Physical characteristics
- Source: Padma river
- • coordinates: 23°28′20″N 90°06′24″E﻿ / ﻿23.4721°N 90.1066°E
- Mouth: Tentulia River
- • coordinates: 22°45′35″N 90°26′08″E﻿ / ﻿22.7596°N 90.4356°E
- Length: 155 km (96 mi)

= Arial Khan River =

River in south-west Bangladesh

Ariyal Khan (আড়িয়াল খাঁ, /bn/) is a major distributary of the Padma River in the districts of Faridpur, Madaripur, and Barisal. The river is 155 kilometers long, has an average width of 300 meters, and its course is serpentine in nature.

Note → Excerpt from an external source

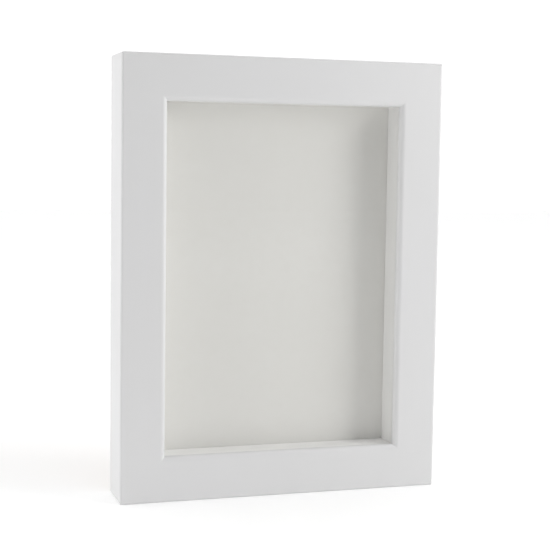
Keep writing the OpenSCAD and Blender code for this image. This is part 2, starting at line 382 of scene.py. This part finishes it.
STAMPED_EDGE = 0.15 * MM
SAWN_EDGE = 0.25 * MM
WELD_GAP = 0.002 * MM      # joins the CAD faces along their shared borders, so that edges can be eased
SHARP = math.radians(40)   # an edge that turns by more than this is eased


def dress(material, *names):
    for name in names:
        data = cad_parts[name].data
        data.materials.clear()
        data.materials.append(material)


def soften(width, *names):
    """Eases the sharp edges of small stamped or sawn pieces."""
    for name in names:
        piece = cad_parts[name]
        weld = piece.modifiers.new("joined_faces", "WELD")
        weld.merge_threshold = WELD_GAP
        bevel = piece.modifiers.new("eased_edges", "BEVEL")
        bevel.width = width
        bevel.segments = 2
        bevel.limit_method = "ANGLE"
        bevel.angle_limit = SHARP
        piece.modifiers.new("flat_faces_flat", "WEIGHTED_NORMAL")


def dress_nodes():
    dress(moulding_material("painted_moulding_level", "x"), "top_rail", "bottom_rail")
    dress(moulding_material("painted_moulding_upright", "z"), "left_stile", "right_stile")
    dress(strip_material(), "spacer_top", "spacer_bottom", "spacer_left", "spacer_right")
    dress(card_material(), "display_card")
    dress(glazing_material(), "glazing")
    dress(hardboard_material(), "back_board")
    zinc = metal_material("zinc_plate", ZINC, ZINC_DULL, 0.28, 0.42, ROLLED_IN_Y)
    brass = metal_material("brass_plate", BRASS, BRASS_DULL, 0.24, 0.38, ROLLED_IN_X)
    steel = metal_material("rolled_strip", STEEL, STEEL_DULL, 0.35, 0.5, ROLLED_IN_Y)
    dress(zinc, "turn_button_screws", *BUTTON_NODES)
    dress(brass, "portrait_hanger", "landscape_hanger", "hanger_nails")
    dress(steel, "corner_v_nails")
    soften(STAMPED_EDGE, "portrait_hanger", "landscape_hanger", *BUTTON_NODES)
    soften(SAWN_EDGE, "back_board", "display_card")


# ---------------------------------------------------------------- floor

FLOOR_SIZE = 12
FLOOR_GLOW = 0.20
FLOOR_LIGHT = grey(0.91)
FLOOR_DARK = grey(0.89)
FLOOR_FRONT_LIGHT = grey(0.60)
FLOOR_FRONT_DARK = grey(0.58)
FLOOR_FAR = grey(0.99)
FRONT_ENDS, NEAR_STARTS = -0.60, -0.22  # metres behind the middle of the box, so these are in front of it
NEAR_ENDS, FAR_STARTS = 0.6, 2.6


def floor_material():
    """Pale studio sheet with a faint glow: greyer well in front of the box, whiter far behind it."""
    g = Graph("studio_floor")
    _, depth, _ = g.xyz()
    mottle = g.ramp(g.noise(1.4, 2), 0.3, 0.7)
    near = g.blend(mottle, FLOOR_LIGHT, FLOOR_DARK)
    front = g.blend(mottle, FLOOR_FRONT_LIGHT, FLOOR_FRONT_DARK)
    colour = g.blend(g.ramp(depth, FRONT_ENDS, NEAR_STARTS), front, near)
    colour = g.blend(g.ramp(depth, NEAR_ENDS, FAR_STARTS), colour, FLOOR_FAR)
    g.surface(colour, 0.6)
    g.shader.inputs["Specular IOR Level"].default_value = 0.1
    g.shader.inputs["Emission Color"].default_value = (1, 1, 1, 1)
    g.shader.inputs["Emission Strength"].default_value = FLOOR_GLOW
    return g.material


def make_floor():
    bpy.ops.mesh.primitive_plane_add(size=FLOOR_SIZE, location=(0, 0, 0))
    floor = bpy.context.object
    floor.name = "floor"
    floor.data.materials.append(floor_material())


# ---------------------------------------------------------------- light

SKY_WHITE = 1.10    # behind the box and overhead
SKY_HORIZON = 0.67  # ahead, about as bright as the front of the floor, so that the glazing shows no line
SKY_AHEAD = 0.02    # ahead, above the horizon
SKY_RIGHT = 0.30    # far to the right, so that the lit right side keeps its tone


def softbox(name, azimuth, elevation, distance, width, height, power):
    """A rectangular light aimed at the box. Azimuth is from straight in front, positive to the right."""
    a, e = math.radians(azimuth), math.radians(elevation)
    back = Vector((math.sin(a) * math.cos(e), -math.cos(a) * math.cos(e), math.sin(e)))
    data = bpy.data.lights.new(name, "AREA")
    data.shape = "RECTANGLE"
    data.size = width
    data.size_y = height
    data.energy = power
    lamp = bpy.data.objects.new(name, data)
    lamp.location = Vector((0, 0, MID_Z)) + back * distance
    lamp.rotation_euler = back.to_track_quat("Z", "Y").to_euler()
    bpy.context.scene.collection.objects.link(lamp)


def make_sky():
    """A white sweep behind the box and overhead, and a dim room ahead above a pale horizon.

    A direction's x is 1 to the right, its y is 1 straight behind the box, and its z is 1 overhead.
    """
    world = bpy.data.worlds.new("studio")
    bpy.context.scene.world = world
    world.use_nodes = True
    tree = world.node_tree
    direction = tree.nodes.new("ShaderNodeTexCoord").outputs["Generated"]
    split = tree.nodes.new("ShaderNodeSeparateXYZ")
    tree.links.new(direction, split.inputs[0])
    x, y, z = split.outputs

    def fade(value, start, end, low, high):
        made = tree.nodes.new("ShaderNodeMapRange")
        made.interpolation_type = "SMOOTHSTEP"
        for name, given in (("From Min", start), ("From Max", end), ("To Min", low), ("To Max", high)):
            if isinstance(given, bpy.types.NodeSocket):
                tree.links.new(given, made.inputs[name])
            else:
                made.inputs[name].default_value = given
        tree.links.new(value, made.inputs["Value"])
        return made.outputs[0]

    horizon_top = fade(x, -0.40, 0.30, 0.08, 0.28)
    ahead = fade(z, 0.02, horizon_top, SKY_HORIZON, SKY_AHEAD)
    ahead = fade(z, 0.68, 0.84, ahead, SKY_WHITE)
    behind = fade(x, 0.50, 0.85, SKY_WHITE, SKY_RIGHT)
    sky = tree.nodes["Background"]
    sky.inputs["Color"].default_value = (1, 1, 1, 1)
    tree.links.new(fade(y, -0.30, 0.05, ahead, behind), sky.inputs["Strength"])


def make_light():
    """The sweep, a key lamp and a small near lamp to the right, and two weaker lamps to the left."""
    make_sky()
    softbox("key_right", azimuth=54, elevation=18, distance=4.0, width=2.0, height=1.6, power=59)
    softbox("near_right", azimuth=62, elevation=28, distance=0.7, width=0.3, height=0.4, power=1.0)
    softbox("near_left", azimuth=-35, elevation=45, distance=1.0, width=0.5, height=0.5, power=0.20)
    softbox("side_left", azimuth=-80, elevation=8, distance=4.0, width=1.6, height=1.6, power=37)


# ---------------------------------------------------------------- build

make_camera()
dress_nodes()
make_floor()
make_light()
bpy.context.scene.view_settings.view_transform = "Standard"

The Bangladesh Water Development Board has designated the Ariyal Khan River as River No. 2 in the southwest region.

== History ==
In the past, the river was known as Bhubaneshwar. In 1801, a jamadar named Ariyal Khan was appointed by the government to suppress thuggee activity. Under his direction, a canal was excavated from the river and connected to the southern part of the ancient Padma River. Over time, this canal grew in strength and engulfed parts of the ancient Padma and Bhubaneshwar rivers, eventually becoming widely known among the people as Ariyal Khan.

== Nature of the river's flow ==
At present, among the seaward branches of the Padma, Madhumati and Ariyal Khan are the two main ones. This branch (Ariyal Khan) flows from the Padma, approximately 51.5 kilometers southeast of the Padma at Goalanda Ghat, passing through the districts of Faridpur and Madaripur. It continues through the northeastern parts of Gournadi and Muladi upazilas of Barisal, eventually entering the Tetulia Channel.

Along its path, the Ariyal Khan maintains connectivity with the Padma River through various canals and rivers including Naria Canal, Palong Canal, Bhubaneshwar, Moynakata, Kumar, Kaila, Noyavangni, and Jayanti. The river's course is often winding. It is erosion-prone, and many settlements have been lost to its erosion. The town of Madaripur is also at serious risk of damage from this erosion.

Notable places along the river's banks include Piyajkhali, Chowdhuryhat, Utrail, Dattapara, Kabirajpur, Latikhola, Safipur, Nomorhat, Madaripur Municipality, and Khaserhat Port.

In the late 19th century, Ariyal Khan was the main channel. Currently, its lower course has silted up, and near Madaripur, it splits into two branches. The left-flowing branch retains the name Ariyal Khan, while the right flows under the name Torki.

== Other information ==
The Ariyal Khan River remains navigable throughout the year. In March–April, the water flow is low, but during the monsoon, the flow increases significantly. In July–August, the discharge reaches up to 4,000 cubic meters per second, and the water depth can be up to 12 meters. The total length of the river is 163 kilometers. Up to Madaripur, the regular tidal range is 0.32 meters. The average width is 300 meters. The basin area of the river is 1,438 square kilometers.